Paraibano, o realizador de longas como O engenho de Zé Lins (2007), O homem de areia (1982), O evangelho segundo Teotônio (1984) e Cícero Dias - A compadre de Picasso (2016) não nega suas raízes culturais, muito menos suas convicções políticas de esquerda. Mas é principalmente aos desvalidos, explorados e deserdados da sorte que Vladimir consagra uma boa parte de sua obra. Os desfavorecidos e esquecidos estão também presentes nos filmes de sua "fase" brasiliense, vide Conterrâneos velhos de guerra (1991). Mas há também um mergulho na cultura da região do Centro-Oeste, que chamava de "um sertão molhado", e do Entorno de Brasília, como atestam Quilombo (1975) e Mutirão (1976). O seu olhar "realista" nunca é reducionista. Apesar de crítico em relação à exploração do homem pelo homem — aludindo aqui a um viés marxista —, esse seu "realismo" vem sempre acompanhado de um sopro lírico, como definiu certa vez David Neves. 

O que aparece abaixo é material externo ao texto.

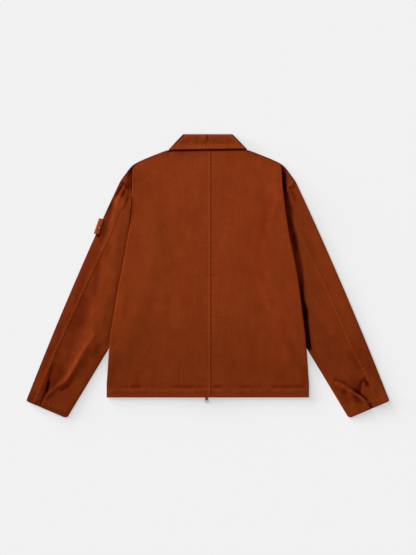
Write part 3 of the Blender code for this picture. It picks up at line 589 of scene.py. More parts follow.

E é isso mesmo. Às vezes, sua obra toma uma direção desconcertante, como quando resolveu fazer Rock Brasília — Era de ouro (2011), ele, de uma geração inteiramente distinta. Vladimir tinha, e teve, a capacidade mágica de fazer entrever — por meio da continuidade regular de sua produção — o pioneiro e revolucionário curso de cinema da UnB idealizado por Darcy Ribeiro e levado adiante por Paulo Emílio Salles Gomes, Lucila e Jean-Claude Bernardet. Uma segunda de suas capacidades mágicas era ser admirado e querido por todas as gerações que o seguiram. Assim como os Beatles. Vladimir nos deixou. Não, Vladimir não nos deixou. Quem viver verá. Cito as palavras de Alberto Moravia no funeral de Pier Paolo Pasolini ao se referir à obra do diretor italiano que chamou de um realismo arquetípico, ao mesmo tempo gentil e misterioso, portanto, a-histórico.